Nearly 80 similar episodes involving modern war crimes remain under the office's investigation. Congress formally expanded the OSI mandate in late 2004 to cover people who misrepresented their involvement in a wide array of genocides and human rights violations in order to enter the United States. But navigating sensitive diplomatic and political straits in international conflicts that are still "simmering under the surface," Deputy Director Elizabeth White said, requires careful evaluation.

Director Rosenbaum, who joined the unit as an intern three decades ago, said that "unless mankind stops perpetrating these crimes, we will exist for the foreseeable future."

The job is "obviously suffused with sadness," he said. "Meet surviving victims, and it just demolishes you. One of our attorneys spent weeks in Rwanda and was very badly shaken. We had a visit here recently from the human rights ombudsman in Guatemala. There's just no end, no end."

The emotional pressure and shared sense of mission have fostered tight bonds among OSI lawyers and investigators. Veterans of the office say that competition with other elements of the government, including the Department of Homeland Security, the FBI and several U.S. attorneys' offices, however, could grow more intense as they vie for a chance to prosecute the modern genocide cases.

In January, the Justice Department's domestic security section scored international headlines when it won a 97-year prison sentence for Charles Taylor Jr., the son of Liberia's former president, for his role in a paramilitary group that doled out electric shocks, cigarette burns and buckets of scalding water to its political opponents.

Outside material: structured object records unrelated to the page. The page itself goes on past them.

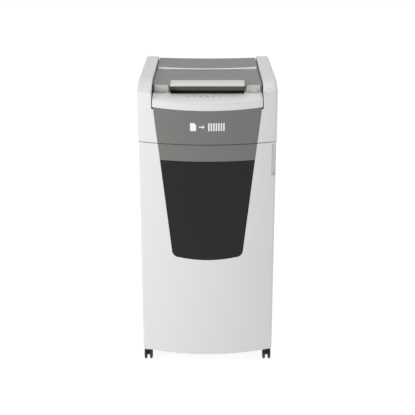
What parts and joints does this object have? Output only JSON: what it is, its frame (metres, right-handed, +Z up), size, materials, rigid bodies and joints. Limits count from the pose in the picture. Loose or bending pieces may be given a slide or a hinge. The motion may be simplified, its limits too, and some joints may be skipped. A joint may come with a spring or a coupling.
{
  "type": "paper shredder",
  "caption": "Tall office paper shredder on casters with a bowed front, side-hung door with smoked window, bin, lidded feed tray and cutter drive.",
  "frame": {"origin": "centre of the footprint on the floor plane, under the casters", "axes": "+Z up, +Y to the back, -Y the front with the door, +X to the right seen from the front"},
  "size_m": [0.422, 0.56, 0.933],
  "materials": {
    "white_plastic": "fine satin texture",
    "white_steel": "powder coat",
    "grey_plastic": "fine satin texture",
    "lid_plastic": "fine satin texture",
    "pale_plastic": "satin",
    "smoked_window": "polished",
    "black_plastic": "moulded",
    "tyre": "satin",
    "zinc_steel": "zinc plated",
    "tool_steel": "ground and oiled",
    "circuit_board": "solder mask",
    "nylon": "moulded",
    "roller_rubber": "ground"
  },
  "bodies": {
    "cabinet": {"base_tray": "black_plastic", "caster_sockets": "zinc_steel", "side_panel_left": "white_steel", "side_panel_right": "white_steel", "back_panel": "white_steel", "front_frame": "pale_plastic", "deck_frame": "zinc_steel", "bin_runners": "nylon", "door_hinge_bottom": "zinc_steel", "door_hinge_top": "zinc_steel", "door_switch": "black_plastic", "shoulder_left": "white_plastic", "shoulder_right": "white_plastic", "front_panel": "grey_plastic", "control_strip": "white_plastic", "control_boards": "circuit_board", "power_board": "circuit_board", "rear_cover": "white_plastic", "cord_inlet": "black_plastic", "power_switch": "black_plastic", "cover_screws": "zinc_steel", "lid_hinge_pins": "zinc_steel", "paper_tray": "black_plastic", "block_plate_left": "zinc_steel", "block_plate_right": "zinc_steel", "tie_rods": "zinc_steel", "cutter_bearings": "zinc_steel", "strippers": "tool_steel", "motor": "zinc_steel", "feed_belts": "roller_rubber"},
    "door": {"door_shell": "white_plastic", "door_window": "smoked_window", "door_trim": "grey_plastic", "door_liner": "pale_plastic", "door_grip": "pale_plastic"},
    "lid": {"lid": "lid_plastic", "lid_handle": "pale_plastic", "lid_corners": "pale_plastic", "lid_liner": "black_plastic", "platen_springs": "zinc_steel"},
    "platen": {"pressure_plate": "nylon"},
    "bin": {"bin": "black_plastic"},
    "front_cutter": {"cutter_front": "tool_steel", "cutter_gear_front": "tool_steel"},
    "rear_cutter": {"cutter_rear": "tool_steel", "cutter_gear_rear": "tool_steel", "drive_gear": "tool_steel"},
    "reduction": {"reduction_gear": "nylon"},
    "rotor": {"motor_shaft": "tool_steel"},
    "front_feed": {"feed_shaft_front": "roller_rubber"},
    "rear_feed": {"feed_shaft_rear": "roller_rubber"},
    "rocker": {"power_rocker": "black_plastic"},
    "caster_fl": {"caster_fl_fork": "black_plastic"},
    "wheels_fl": {"caster_fl_wheels": "tyre"},
    "caster_fr": {"caster_fr_fork": "black_plastic"},
    "wheels_fr": {"caster_fr_wheels": "tyre"},
    "caster_rl": {"caster_rl_fork": "black_plastic"},
    "wheels_rl": {"caster_rl_wheels": "tyre"},
    "caster_rr": {"caster_rr_fork": "black_plastic"},
    "wheels_rr": {"caster_rr_wheels": "tyre"}
  },
  "joints": [
    {"name": "door_swing", "type": "hinge", "parent": "cabinet", "child": "door", "pos_m": [-0.197, -0.22674, 0.4], "axis": [0, 0, -1], "range_deg": [0, 110]},
    {"name": "lid_lift", "type": "hinge", "parent": "cabinet", "child": "lid", "pos_m": [0, 0.254, 0.904], "axis": [-1, 0, 0], "range_deg": [0, 70]},
    {"name": "platen_press", "type": "slide", "parent": "lid", "child": "platen", "axis": [0, 0, 1], "range_m": [0, 0.008], "stiffness_N_per_m": 600, "springref_m": -0.012, "deforming": ["platen_springs"]},
    {"name": "bin_slide", "type": "slide", "parent": "cabinet", "child": "bin", "axis": [0, -1, 0], "range_m": [0, 0.012]},
    {"name": "cutter_spin", "type": "hinge", "parent": "cabinet", "child": "front_cutter", "pos_m": [0, 0.031, 0.8], "axis": [1, 0, 0], "continuous": true},
    {"name": "rear_cutter_spin", "type": "hinge", "parent": "cabinet", "child": "rear_cutter", "pos_m": [0, 0.069, 0.8], "axis": [1, 0, 0], "continuous": true},
    {"name": "reduction_spin", "type": "hinge", "parent": "cabinet", "child": "reduction", "pos_m": [0, 0.109, 0.8], "axis": [1, 0, 0], "continuous": true},
    {"name": "motor_spin", "type": "hinge", "parent": "cabinet", "child": "rotor", "pos_m": [0, 0.144, 0.8], "axis": [1, 0, 0], "continuous": true},
    {"name": "front_feed_spin", "type": "hinge", "parent": "cabinet", "child": "front_feed", "pos_m": [0, 0.005, 0.833], "axis": [1, 0, 0], "continuous": true},
    {"name": "rear_feed_spin", "type": "hinge", "parent": "cabinet", "child": "rear_feed", "pos_m": [0, 0.095, 0.833], "axis": [1, 0, 0], "continuous": true},
    {"name": "rocker_tilt", "type": "hinge", "parent": "cabinet", "child": "rocker", "pos_m": [-0.062, 0.274, 0.79], "axis": [-1, 0, 0], "range_deg": [0, 14]},
    {"name": "caster_fl_swivel", "type": "hinge", "parent": "cabinet", "child": "caster_fl", "pos_m": [-0.1955, -0.18, 0.0525], "axis": [0, 0, 1], "continuous": true},
    {"name": "caster_fl_roll", "type": "hinge", "parent": "caster_fl", "child": "wheels_fl", "pos_m": [-0.1955, -0.195, 0.02], "axis": [1, 0, 0], "continuous": true},
    {"name": "caster_fr_swivel", "type": "hinge", "parent": "cabinet", "child": "caster_fr", "pos_m": [0.1955, -0.18, 0.0525], "axis": [0, 0, 1], "continuous": true},
    {"name": "caster_fr_roll", "type": "hinge", "parent": "caster_fr", "child": "wheels_fr", "pos_m": [0.1955, -0.195, 0.02], "axis": [1, 0, 0], "continuous": true},
    {"name": "caster_rl_swivel", "type": "hinge", "parent": "cabinet", "child": "caster_rl", "pos_m": [-0.1955, 0.236, 0.0525], "axis": [0, 0, 1], "continuous": true},
    {"name": "caster_rl_roll", "type": "hinge", "parent": "caster_rl", "child": "wheels_rl", "pos_m": [-0.1955, 0.221, 0.02], "axis": [1, 0, 0], "continuous": true},
    {"name": "caster_rr_swivel", "type": "hinge", "parent": "cabinet", "child": "caster_rr", "pos_m": [0.1955, 0.236, 0.0525], "axis": [0, 0, 1], "continuous": true},
    {"name": "caster_rr_roll", "type": "hinge", "parent": "caster_rr", "child": "wheels_rr", "pos_m": [0.1955, 0.221, 0.02], "axis": [1, 0, 0], "continuous": true}
  ],
  "couplings": [
    {"joint": "rear_cutter_spin", "follows": "cutter_spin", "ratio": -1},
    {"joint": "reduction_spin", "follows": "cutter_spin", "ratio": 3},
    {"joint": "motor_spin", "follows": "cutter_spin", "ratio": -12},
    {"joint": "front_feed_spin", "follows": "cutter_spin", "ratio": 1},
    {"joint": "rear_feed_spin", "follows": "cutter_spin", "ratio": -1}
  ]
}
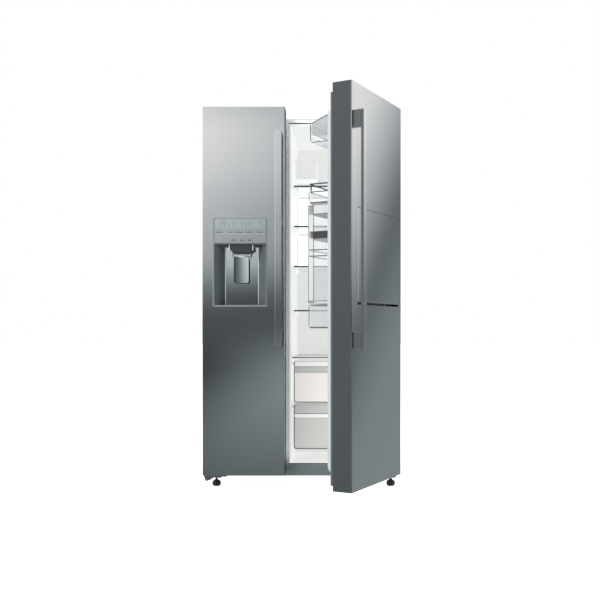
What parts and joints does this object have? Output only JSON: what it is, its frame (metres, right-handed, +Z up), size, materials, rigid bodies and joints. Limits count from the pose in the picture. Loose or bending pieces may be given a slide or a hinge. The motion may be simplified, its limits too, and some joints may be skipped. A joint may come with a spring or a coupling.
{
  "type": "side by side refrigerator",
  "caption": "Two-door upright refrigerator with ice and water dispenser, bar handles and a fold-down home bar, one door ajar",
  "frame": {"origin": "on the floor, in the middle of the box that the part fills as it rests, 143 mm behind the plane of the closed door fronts", "axes": "+Z up, +X to the right seen from the front, +Y to the back of the cabinet"},
  "size_m": [0.9292, 1.1524, 1.797],
  "materials": {
    "stainless": "vertical brushed, satin",
    "handle_metal": "fine brushed, satin",
    "side_paint": "satin paint with a faint texture",
    "zinc_sheet": "zinc coated, satin",
    "frame_steel": "satin paint",
    "hinge_steel": "satin paint",
    "foam": "rigid foam, matt",
    "white_liner": "moulded, semi gloss",
    "white_plastic": "moulded, semi gloss",
    "trim_plastic": "satin",
    "grey_plastic": "satin",
    "dark_plastic": "satin",
    "black_plastic": "satin",
    "panel_silver": "metallic film",
    "clear_plastic": "clear moulded",
    "smoke_plastic": "smoky clear moulded",
    "shelf_glass": "toughened, clear",
    "lamp_diffuser": "opal diffuser",
    "white_wire": "plastic coated wire",
    "wire_steel": "satin",
    "aluminium_fins": "mill finish",
    "black_metal": "gloss paint",
    "seal_rubber": "soft matt"
  },
  "bodies": {
    "cabinet": {"side_panel_left": "side_paint", "side_panel_right": "side_paint", "top_panel": "side_paint", "back_panel": "zinc_sheet", "base_pan": "zinc_sheet", "front_frame": "frame_steel", "foam_insulation": "foam", "fridge_liner": "white_liner", "freezer_liner": "white_liner", "air_duct_cover": "white_plastic", "light_panel": "lamp_diffuser", "shelf_glass": "shelf_glass", "shelf_trims": "trim_plastic", "crisper_cover": "shelf_glass", "crisper_runners": "white_plastic", "freezer_shelves": "white_wire", "freezer_baskets": "clear_plastic", "ice_maker": "grey_plastic", "ice_bucket": "clear_plastic", "evaporator": "aluminium_fins", "evaporator_cover": "white_plastic", "compressor": "black_metal", "condenser": "black_metal", "drain_pan": "black_plastic", "machine_room_cover": "zinc_sheet", "top_hinges": "hinge_steel", "hinge_covers": "grey_plastic", "bottom_hinges": "hinge_steel"},
    "upper_crisper": {"upper_crisper": "clear_plastic"},
    "lower_crisper": {"lower_crisper": "clear_plastic"},
    "evaporator_fan": {"evaporator_fan": "grey_plastic"},
    "condenser_fan": {"condenser_fan": "black_plastic"},
    "ice_auger": {"ice_auger": "wire_steel"},
    "foot_left": {"foot_left": "black_plastic"},
    "foot_right": {"foot_right": "black_plastic"},
    "rear_rollers": {"rear_rollers": "black_plastic"},
    "freezer_door": {"freezer_door_skin": "stainless", "freezer_door_caps": "dark_plastic", "freezer_door_foam": "foam", "freezer_door_liner": "white_liner", "freezer_gasket": "seal_rubber", "freezer_handle": "handle_metal", "freezer_door_bins": "clear_plastic", "dispenser_housing": "dark_plastic", "control_panel": "panel_silver", "nozzle_housing": "dark_plastic"},
    "dispenser_paddle": {"dispenser_paddle": "dark_plastic"},
    "fridge_door": {"fridge_door_skin": "stainless", "fridge_door_caps": "dark_plastic", "fridge_door_foam": "foam", "fridge_door_liner": "white_liner", "fridge_gasket": "seal_rubber", "fridge_handle": "handle_metal", "door_bins": "clear_plastic", "dairy_box": "clear_plastic", "home_bar_housing": "clear_plastic"},
    "dairy_lid": {"dairy_lid": "smoke_plastic"},
    "home_bar_door": {"home_bar_front": "stainless", "home_bar_back": "white_liner", "home_bar_gasket": "seal_rubber"}
  },
  "joints": [
    {"name": "fridge_door_hinge", "type": "hinge", "parent": "cabinet", "child": "fridge_door", "pos_m": [0.42, -0.105, 0.9], "axis": [0, 0, 1], "range_deg": [-63, 57]},
    {"name": "freezer_door_hinge", "type": "hinge", "parent": "cabinet", "child": "freezer_door", "pos_m": [-0.44, -0.105, 0.9], "axis": [0, 0, -1], "range_deg": [0, 120]},
    {"name": "home_bar_hinge", "type": "hinge", "parent": "fridge_door", "child": "home_bar_door", "pos_m": [0.34238, -0.31461, 0.876], "axis": [0.454, 0.891, 0], "range_deg": [0, 90]},
    {"name": "dairy_lid_hinge", "type": "hinge", "parent": "fridge_door", "child": "dairy_lid", "pos_m": [0.19867, -0.27505, 1.676], "axis": [0.454, 0.891, 0], "range_deg": [0, 50]},
    {"name": "dispenser_paddle_hinge", "type": "hinge", "parent": "freezer_door", "child": "dispenser_paddle", "pos_m": [-0.287, -0.096, 1.101], "axis": [1, 0, 0], "range_deg": [0, 9], "stiffness_Nm_per_rad": 1},
    {"name": "upper_crisper_slide", "type": "slide", "parent": "cabinet", "child": "upper_crisper", "axis": [0, -1, 0], "range_m": [0, 0.115]},
    {"name": "lower_crisper_slide", "type": "slide", "parent": "cabinet", "child": "lower_crisper", "axis": [0, -1, 0], "range_m": [0, 0.115]},
    {"name": "evaporator_fan_spin", "type": "hinge", "parent": "cabinet", "child": "evaporator_fan", "pos_m": [-0.262, 0.457, 1.19], "axis": [0, 1, 0], "continuous": true},
    {"name": "condenser_fan_spin", "type": "hinge", "parent": "cabinet", "child": "condenser_fan", "pos_m": [-0.06, 0.465, 0.165], "axis": [1, 0, 0], "continuous": true},
    {"name": "ice_auger_spin", "type": "hinge", "parent": "cabinet", "child": "ice_auger", "pos_m": [-0.281, 0.257, 1.395], "axis": [0, 1, 0], "continuous": true},
    {"name": "foot_left_turn", "type": "hinge", "parent": "cabinet", "child": "foot_left", "pos_m": [-0.418, -0.016, 0.02], "axis": [0, 0, 1], "continuous": true},
    {"name": "foot_right_turn", "type": "hinge", "parent": "cabinet", "child": "foot_right", "pos_m": [0.422, -0.016, 0.02], "axis": [0, 0, 1], "continuous": true},
    {"name": "rear_rollers_spin", "type": "hinge", "parent": "cabinet", "child": "rear_rollers", "pos_m": [-0.01, 0.517, 0.018], "axis": [1, 0, 0], "continuous": true}
  ]
}
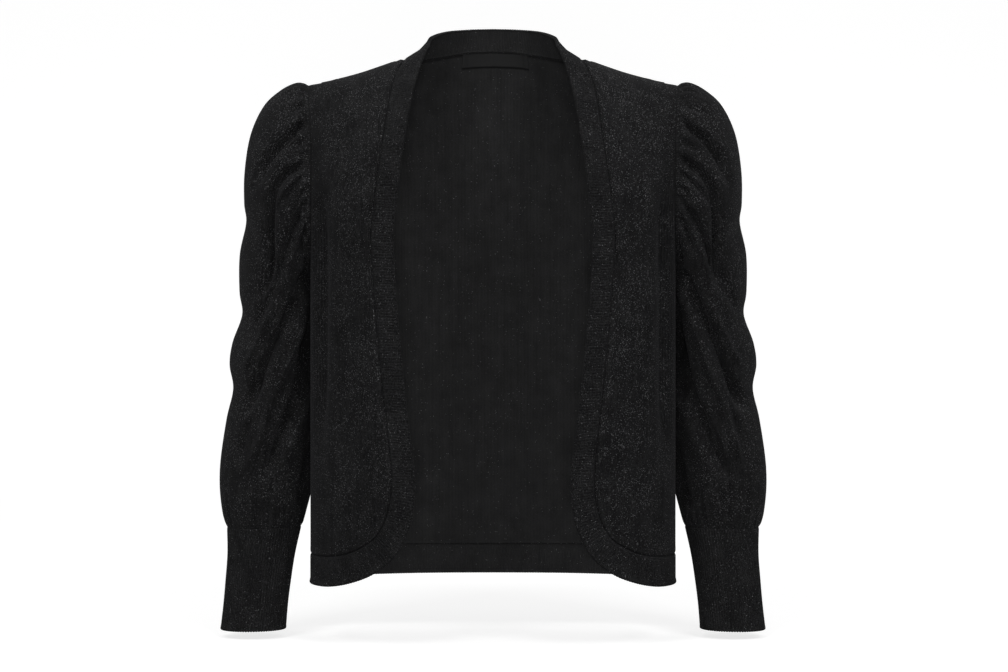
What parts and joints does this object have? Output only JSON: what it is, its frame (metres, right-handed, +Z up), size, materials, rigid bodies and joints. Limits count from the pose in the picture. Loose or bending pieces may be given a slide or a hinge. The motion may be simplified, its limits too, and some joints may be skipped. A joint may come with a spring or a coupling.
{
  "type": "puff-sleeve open cardigan",
  "caption": "Worn, hollow open-front cropped cardigan in fine knit, with gathered puff sleeves, long ribbed cuffs and a ribbed band round neck, fronts and hem.",
  "frame": {"origin": "midway between the two shoulders, at the height where the neck seam crosses the shoulder line", "axes": "+X to the wearer's left, +Y to the wearer's back, +Z up"},
  "size_m": [0.5532, 0.2078, 0.6098],
  "materials": {
    "knit": "fine plain knit with scattered metallic flecks",
    "rib": "fine one-by-one rib with scattered metallic flecks",
    "label": "smooth woven satin, blank"
  },
  "bodies": {
    "root": {"back": "knit", "front_left": "knit", "front_right": "knit", "sleeve_left": "knit", "sleeve_right": "knit", "cuff_left": "rib", "cuff_right": "rib", "front_band_left": "rib", "front_band_right": "rib", "neck_band": "rib", "back_hem_band": "rib", "neck_label": "label"}
  },
  "joints": []
}
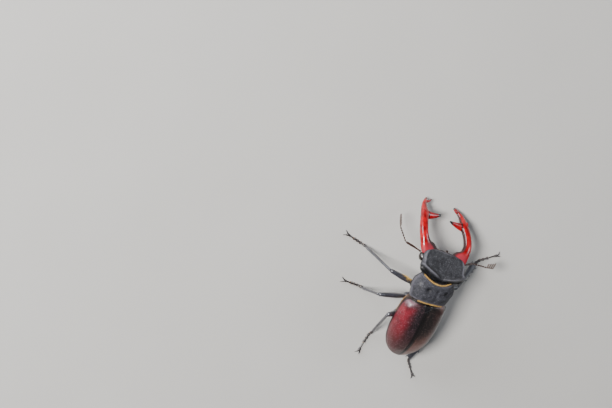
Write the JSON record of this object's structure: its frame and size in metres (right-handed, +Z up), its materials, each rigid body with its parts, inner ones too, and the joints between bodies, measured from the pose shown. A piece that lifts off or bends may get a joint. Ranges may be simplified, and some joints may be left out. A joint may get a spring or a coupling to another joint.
{
  "type": "stag beetle",
  "caption": "Life-size still model of a male stag beetle with large antler-like jaws, standing with its fore body raised.",
  "frame": {"origin": "centre of the bounding box at floor level, under the body between the hip joints", "axes": "+Z up from the floor; -Y is ahead of the beetle; +X is its left. The body's own length lies in the Y-Z plane, raised 20 degrees at the front"},
  "size_m": [0.0575, 0.0624, 0.0207],
  "materials": {
    "jaw": "glossy deep red horn-like shell, near black on the teeth",
    "wing_case": "satin maroon shell with fine pits and a dark seam",
    "shield": "matt, finely grained dark grey shell",
    "scutellum": "smooth shiny black shell",
    "eye": "shiny black-brown compound eye",
    "leg": "satin black-brown shell with sparse golden hairs",
    "belly": "dark brown shell with a short golden down",
    "feeler": "dark brown shell, velvety on the club",
    "mouth_brush": "dense golden-orange hairs"
  },
  "bodies": {
    "root": {"abdomen": "belly", "antenna_left_club": "feeler", "antenna_left_funicle": "feeler", "antenna_left_scape": "feeler", "antenna_right_club": "feeler", "antenna_right_funicle": "feeler", "antenna_right_scape": "feeler", "elytron_left": "wing_case", "elytron_right": "wing_case", "eye_left": "eye", "eye_right": "eye", "fore_left_coxa": "leg", "fore_left_femur": "leg", "fore_left_tarsus": "leg", "fore_left_tibia": "leg", "fore_right_coxa": "leg", "fore_right_femur": "leg", "fore_right_tarsus": "leg", "fore_right_tibia": "leg", "head": "shield", "hind_left_coxa": "leg", "hind_left_femur": "leg", "hind_left_tarsus": "leg", "hind_left_tibia": "leg", "hind_right_coxa": "leg", "hind_right_femur": "leg", "hind_right_tarsus": "leg", "hind_right_tibia": "leg", "labrum": "shield", "mandible_left": "jaw", "mandible_right": "jaw", "middle_left_coxa": "leg", "middle_left_femur": "leg", "middle_left_tarsus": "leg", "middle_left_tibia": "leg", "middle_right_coxa": "leg", "middle_right_femur": "leg", "middle_right_tarsus": "leg", "middle_right_tibia": "leg", "mouth": "mouth_brush", "palp_left": "feeler", "palp_right": "feeler", "prothorax": "shield", "scutellum": "scutellum", "thorax": "belly"}
  },
  "joints": []
}
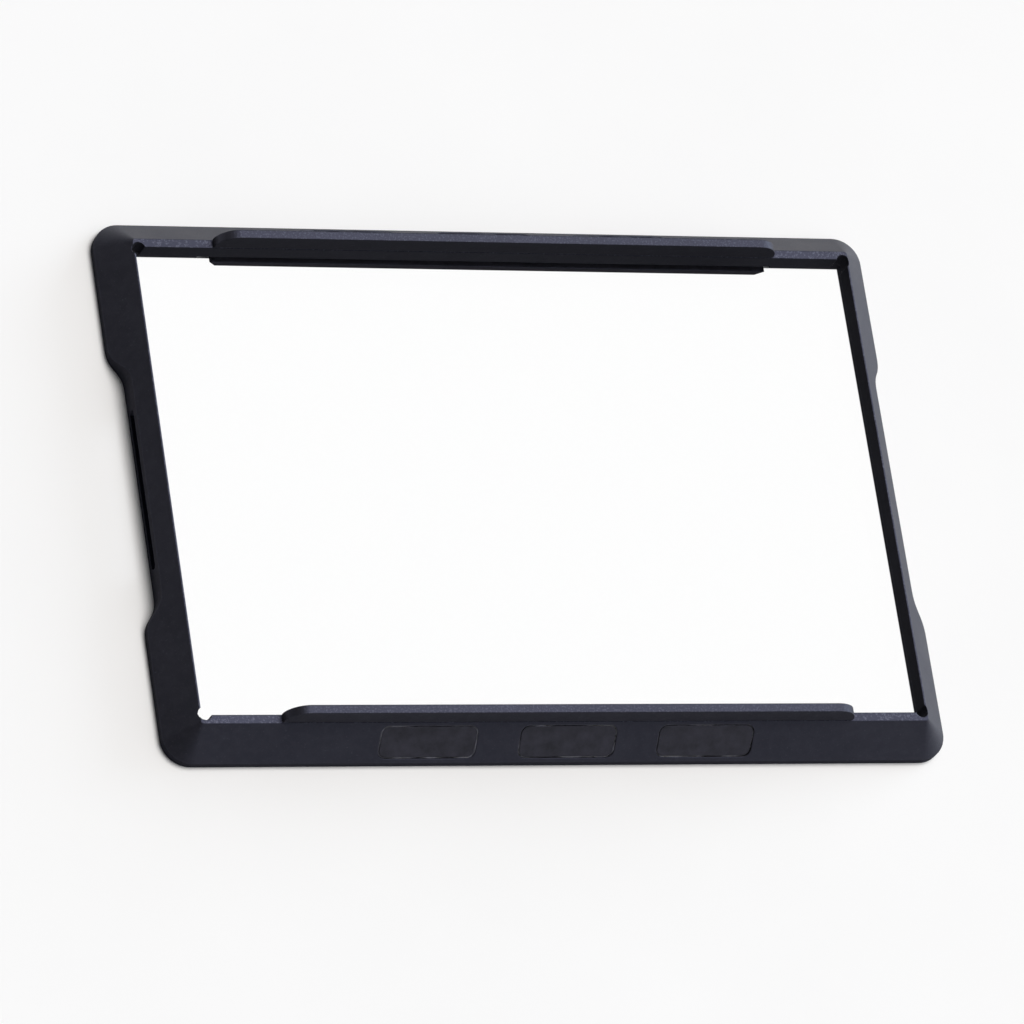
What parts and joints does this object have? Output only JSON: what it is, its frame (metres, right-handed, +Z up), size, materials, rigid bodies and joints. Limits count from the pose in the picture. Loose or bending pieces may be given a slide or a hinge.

Lanny Breuer, assistant attorney general for the department's criminal division, left open the possibility of a merger between OSI and the domestic security section, which brings prosecutions for torture, rather than the OSI approach that generally homes in on residency status.

"There are certain acts, and obviously the Nazi prosecutions are an example where we have a moral and ethical imperative to bring them to justice," said Breuer, whose 89-year-old mother survived the Holocaust and resettled in Queens. "There has to be a component of the criminal division that deals with human rights violations, no matter how much time passes."